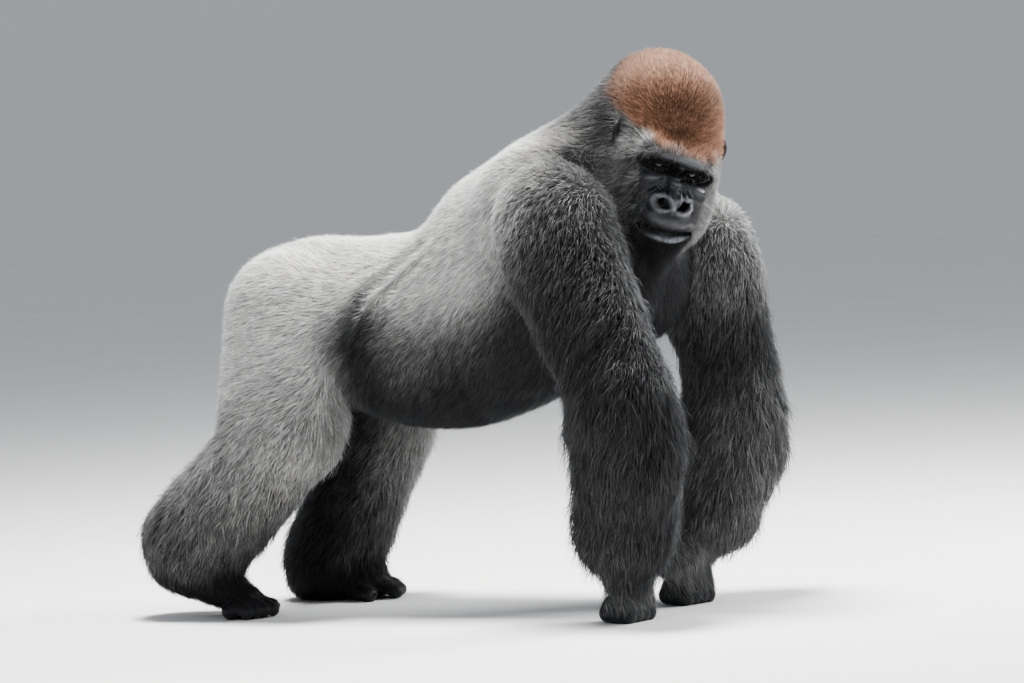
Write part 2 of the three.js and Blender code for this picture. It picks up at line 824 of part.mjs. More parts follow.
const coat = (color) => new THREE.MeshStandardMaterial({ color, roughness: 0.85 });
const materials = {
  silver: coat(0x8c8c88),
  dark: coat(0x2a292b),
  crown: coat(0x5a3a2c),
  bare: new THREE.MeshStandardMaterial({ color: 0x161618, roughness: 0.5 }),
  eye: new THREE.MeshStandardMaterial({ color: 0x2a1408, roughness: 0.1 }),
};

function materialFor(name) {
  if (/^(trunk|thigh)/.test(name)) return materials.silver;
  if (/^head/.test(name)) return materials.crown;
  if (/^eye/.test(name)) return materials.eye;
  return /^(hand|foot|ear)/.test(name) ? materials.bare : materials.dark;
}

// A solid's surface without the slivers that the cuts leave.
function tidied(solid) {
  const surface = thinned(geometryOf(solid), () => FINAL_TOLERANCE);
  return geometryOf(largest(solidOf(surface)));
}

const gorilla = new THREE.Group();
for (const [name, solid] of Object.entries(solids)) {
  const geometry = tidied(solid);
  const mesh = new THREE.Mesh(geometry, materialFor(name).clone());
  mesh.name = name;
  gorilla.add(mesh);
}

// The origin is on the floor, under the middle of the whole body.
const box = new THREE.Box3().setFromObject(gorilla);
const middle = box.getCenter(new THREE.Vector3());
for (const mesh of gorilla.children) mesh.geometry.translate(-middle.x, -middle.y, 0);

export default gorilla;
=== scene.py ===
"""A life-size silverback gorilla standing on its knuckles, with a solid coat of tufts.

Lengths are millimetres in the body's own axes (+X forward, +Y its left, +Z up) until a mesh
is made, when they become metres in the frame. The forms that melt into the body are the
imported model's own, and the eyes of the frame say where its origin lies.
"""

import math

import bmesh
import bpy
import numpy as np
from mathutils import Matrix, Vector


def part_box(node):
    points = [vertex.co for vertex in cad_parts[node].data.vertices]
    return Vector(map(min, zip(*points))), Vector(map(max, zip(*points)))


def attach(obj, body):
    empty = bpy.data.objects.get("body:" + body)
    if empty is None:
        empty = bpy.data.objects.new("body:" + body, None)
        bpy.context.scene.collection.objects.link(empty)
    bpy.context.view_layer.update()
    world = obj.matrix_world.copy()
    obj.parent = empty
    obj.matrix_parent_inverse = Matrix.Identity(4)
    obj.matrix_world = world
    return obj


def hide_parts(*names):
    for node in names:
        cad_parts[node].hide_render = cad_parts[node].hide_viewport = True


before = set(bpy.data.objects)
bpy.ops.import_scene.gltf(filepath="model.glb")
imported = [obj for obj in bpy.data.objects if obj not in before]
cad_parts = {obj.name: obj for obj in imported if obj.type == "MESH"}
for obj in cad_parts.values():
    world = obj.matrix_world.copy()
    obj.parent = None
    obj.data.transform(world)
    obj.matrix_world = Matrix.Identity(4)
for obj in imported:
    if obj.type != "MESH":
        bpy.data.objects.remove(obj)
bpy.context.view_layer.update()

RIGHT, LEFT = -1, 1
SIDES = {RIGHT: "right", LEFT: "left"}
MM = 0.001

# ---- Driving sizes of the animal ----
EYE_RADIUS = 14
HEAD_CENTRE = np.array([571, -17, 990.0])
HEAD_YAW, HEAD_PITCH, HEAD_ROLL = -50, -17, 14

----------

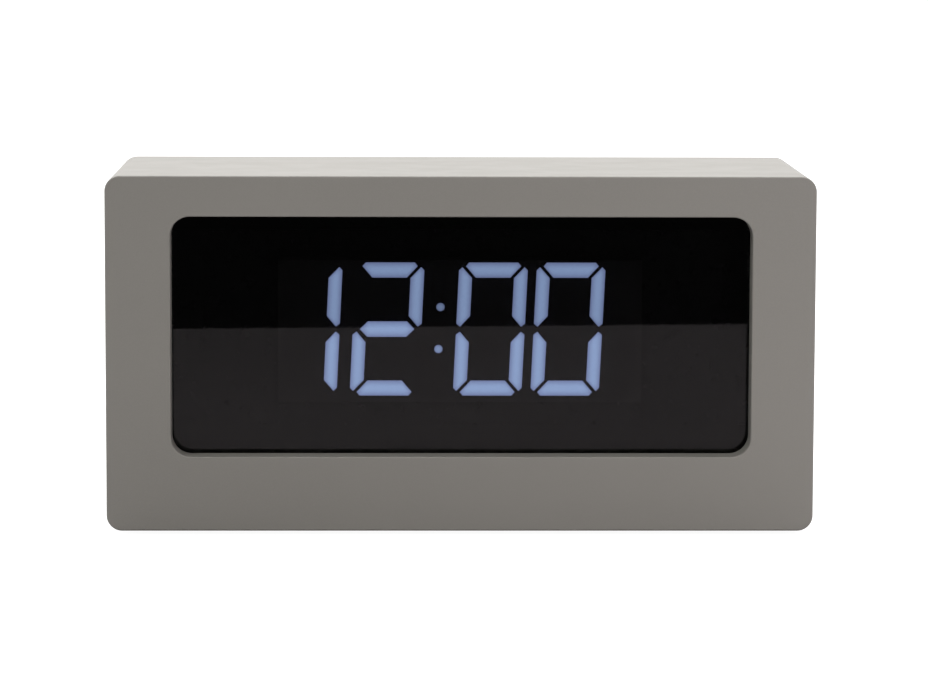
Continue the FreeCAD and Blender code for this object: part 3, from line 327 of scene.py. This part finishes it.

----------

[Short task]: Write out exactly the lines from the one with "the whole body." through the one with "bpy.data.objects.remove(obj)", including both, and no others.

[Response to this task]:
// The origin is on the floor, under the middle of the whole body.
const box = new THREE.Box3().setFromObject(gorilla);
const middle = box.getCenter(new THREE.Vector3());
for (const mesh of gorilla.children) mesh.geometry.translate(-middle.x, -middle.y, 0);

export default gorilla;
=== scene.py ===
"""A life-size silverback gorilla standing on its knuckles, with a solid coat of tufts.

Lengths are millimetres in the body's own axes (+X forward, +Y its left, +Z up) until a mesh
is made, when they become metres in the frame. The forms that melt into the body are the
imported model's own, and the eyes of the frame say where its origin lies.
"""

import math

import bmesh
import bpy
import numpy as np
from mathutils import Matrix, Vector


def part_box(node):
    points = [vertex.co for vertex in cad_parts[node].data.vertices]
    return Vector(map(min, zip(*points))), Vector(map(max, zip(*points)))


def attach(obj, body):
    empty = bpy.data.objects.get("body:" + body)
    if empty is None:
        empty = bpy.data.objects.new("body:" + body, None)
        bpy.context.scene.collection.objects.link(empty)
    bpy.context.view_layer.update()
    world = obj.matrix_world.copy()
    obj.parent = empty
    obj.matrix_parent_inverse = Matrix.Identity(4)
    obj.matrix_world = world
    return obj


def hide_parts(*names):
    for node in names:
        cad_parts[node].hide_render = cad_parts[node].hide_viewport = True


before = set(bpy.data.objects)
bpy.ops.import_scene.gltf(filepath="model.glb")
imported = [obj for obj in bpy.data.objects if obj not in before]
cad_parts = {obj.name: obj for obj in imported if obj.type == "MESH"}
for obj in cad_parts.values():
    world = obj.matrix_world.copy()
    obj.parent = None
    obj.data.transform(world)
    obj.matrix_world = Matrix.Identity(4)
for obj in imported:
    if obj.type != "MESH":
        bpy.data.objects.remove(obj)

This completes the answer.